-- START --
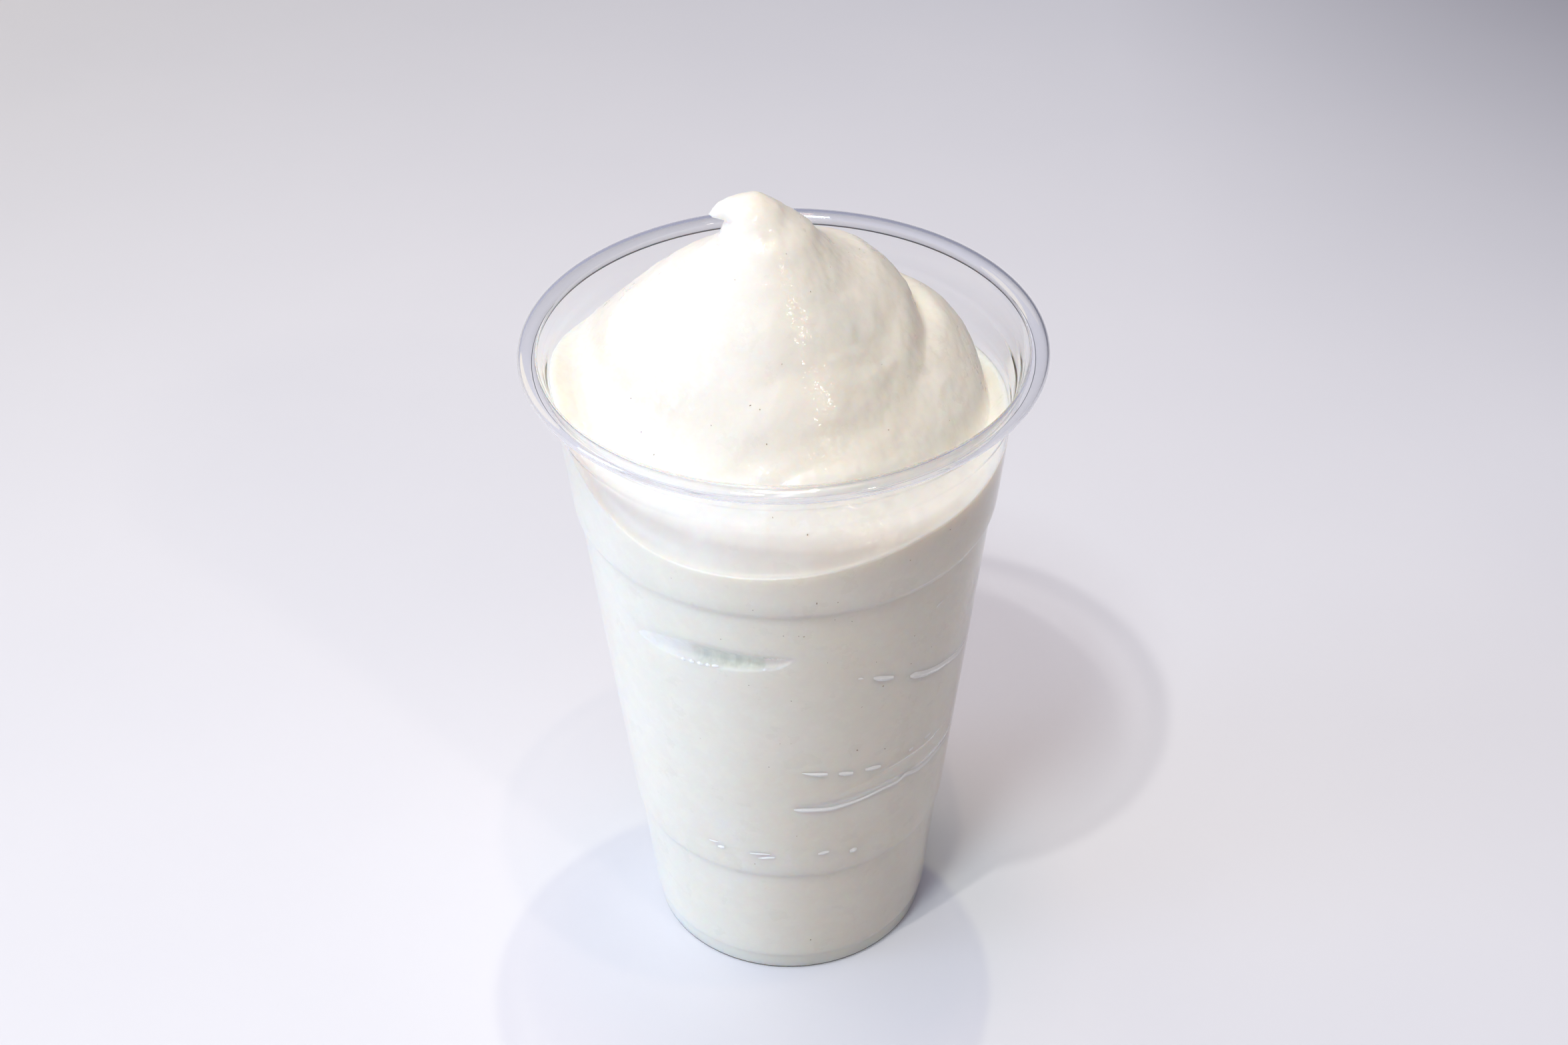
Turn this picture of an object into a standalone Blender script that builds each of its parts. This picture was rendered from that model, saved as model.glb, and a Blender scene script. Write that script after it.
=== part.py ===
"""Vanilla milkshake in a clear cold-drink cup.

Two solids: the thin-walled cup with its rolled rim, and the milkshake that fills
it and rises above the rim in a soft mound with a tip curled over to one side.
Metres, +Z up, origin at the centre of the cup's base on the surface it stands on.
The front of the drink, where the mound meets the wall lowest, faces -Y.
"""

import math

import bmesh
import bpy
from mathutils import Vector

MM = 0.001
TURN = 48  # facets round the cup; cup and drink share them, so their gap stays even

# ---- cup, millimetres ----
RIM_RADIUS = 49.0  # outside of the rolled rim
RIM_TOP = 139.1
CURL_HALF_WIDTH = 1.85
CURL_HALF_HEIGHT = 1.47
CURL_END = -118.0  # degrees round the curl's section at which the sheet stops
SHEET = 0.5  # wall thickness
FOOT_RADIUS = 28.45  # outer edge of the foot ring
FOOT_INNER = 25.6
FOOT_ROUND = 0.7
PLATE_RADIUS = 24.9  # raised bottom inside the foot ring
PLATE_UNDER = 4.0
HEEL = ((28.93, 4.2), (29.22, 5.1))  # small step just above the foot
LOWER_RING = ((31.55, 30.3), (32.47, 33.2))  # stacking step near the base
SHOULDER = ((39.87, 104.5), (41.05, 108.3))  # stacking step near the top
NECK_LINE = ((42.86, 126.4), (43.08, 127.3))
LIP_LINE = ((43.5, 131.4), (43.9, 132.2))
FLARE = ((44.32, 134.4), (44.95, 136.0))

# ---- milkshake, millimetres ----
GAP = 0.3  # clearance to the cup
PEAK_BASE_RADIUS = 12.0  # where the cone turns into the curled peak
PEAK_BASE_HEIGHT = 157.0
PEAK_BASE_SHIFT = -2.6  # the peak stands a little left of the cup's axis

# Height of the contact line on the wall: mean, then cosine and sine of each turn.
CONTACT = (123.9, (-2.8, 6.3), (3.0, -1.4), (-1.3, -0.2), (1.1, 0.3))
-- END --
PROBLEM TO WORK ON: Reproduce every line of the data verbatim.

SOLUTION FOR THIS PROBLEM:
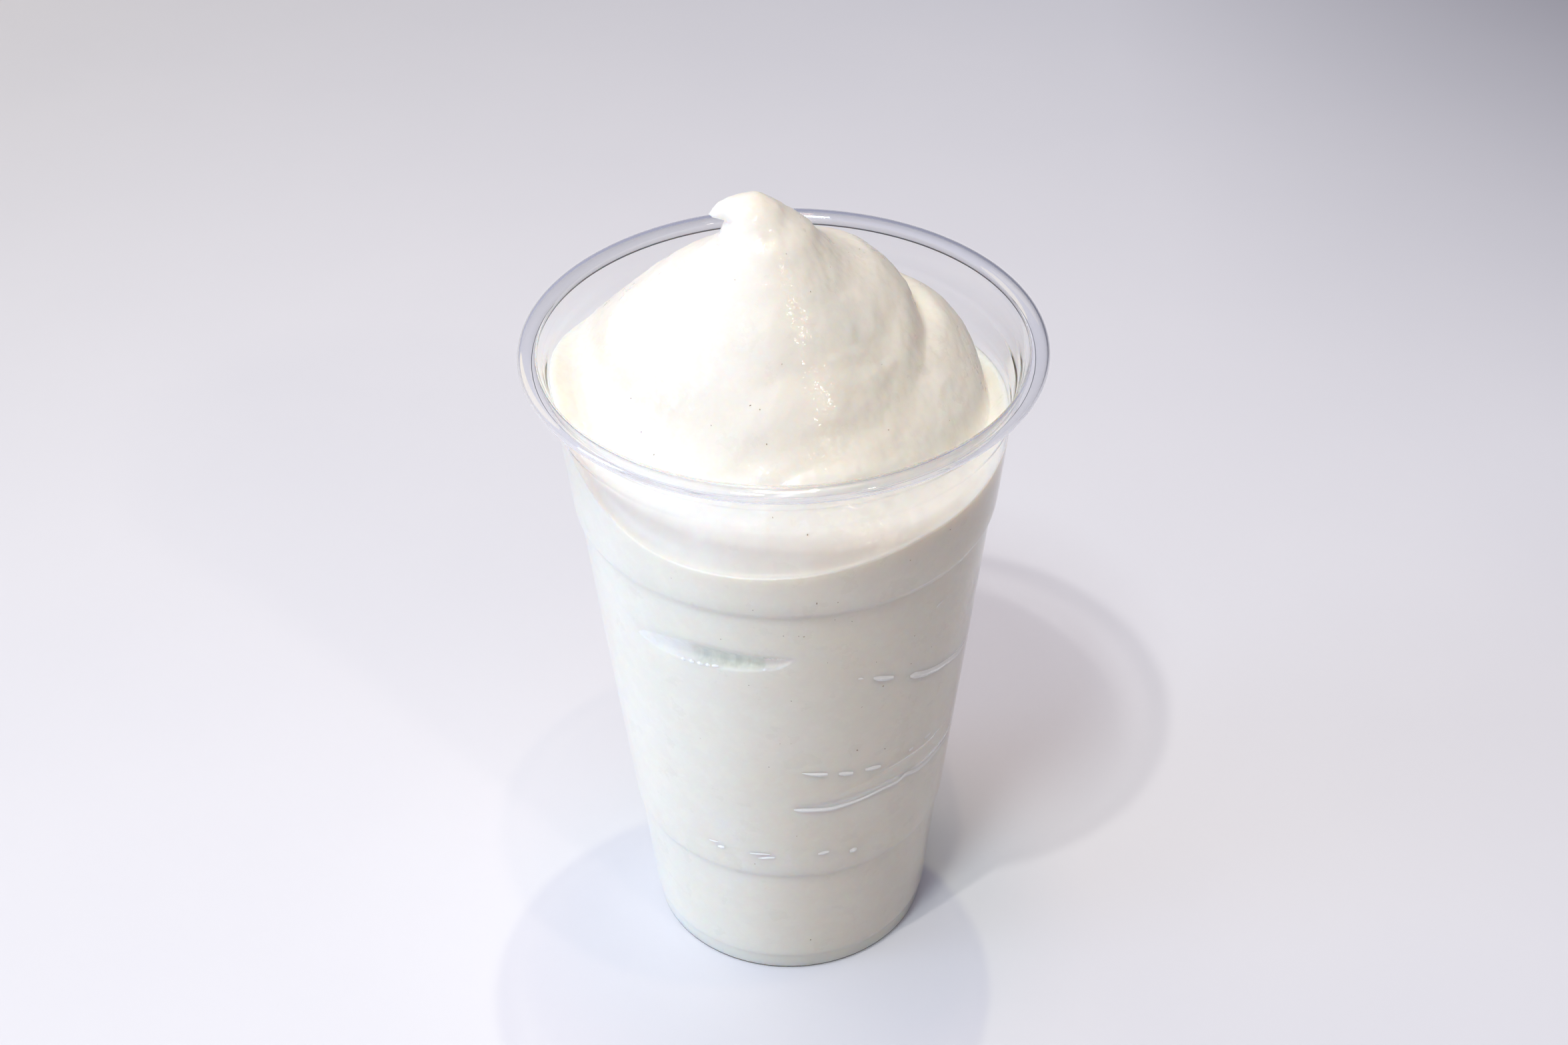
Turn this picture of an object into a standalone Blender script that builds each of its parts. This picture was rendered from that model, saved as model.glb, and a Blender scene script. Write that script after it.
=== part.py ===
"""Vanilla milkshake in a clear cold-drink cup.

Two solids: the thin-walled cup with its rolled rim, and the milkshake that fills
it and rises above the rim in a soft mound with a tip curled over to one side.
Metres, +Z up, origin at the centre of the cup's base on the surface it stands on.
The front of the drink, where the mound meets the wall lowest, faces -Y.
"""

import math

import bmesh
import bpy
from mathutils import Vector

MM = 0.001
TURN = 48  # facets round the cup; cup and drink share them, so their gap stays even

# ---- cup, millimetres ----
RIM_RADIUS = 49.0  # outside of the rolled rim
RIM_TOP = 139.1
CURL_HALF_WIDTH = 1.85
CURL_HALF_HEIGHT = 1.47
CURL_END = -118.0  # degrees round the curl's section at which the sheet stops
SHEET = 0.5  # wall thickness
FOOT_RADIUS = 28.45  # outer edge of the foot ring
FOOT_INNER = 25.6
FOOT_ROUND = 0.7
PLATE_RADIUS = 24.9  # raised bottom inside the foot ring
PLATE_UNDER = 4.0
HEEL = ((28.93, 4.2), (29.22, 5.1))  # small step just above the foot
LOWER_RING = ((31.55, 30.3), (32.47, 33.2))  # stacking step near the base
SHOULDER = ((39.87, 104.5), (41.05, 108.3))  # stacking step near the top
NECK_LINE = ((42.86, 126.4), (43.08, 127.3))
LIP_LINE = ((43.5, 131.4), (43.9, 132.2))
FLARE = ((44.32, 134.4), (44.95, 136.0))

# ---- milkshake, millimetres ----
GAP = 0.3  # clearance to the cup
PEAK_BASE_RADIUS = 12.0  # where the cone turns into the curled peak
PEAK_BASE_HEIGHT = 157.0
PEAK_BASE_SHIFT = -2.6  # the peak stands a little left of the cup's axis

# Height of the contact line on the wall: mean, then cosine and sine of each turn.
CONTACT = (123.9, (-2.8, 6.3), (3.0, -1.4), (-1.3, -0.2), (1.1, 0.3))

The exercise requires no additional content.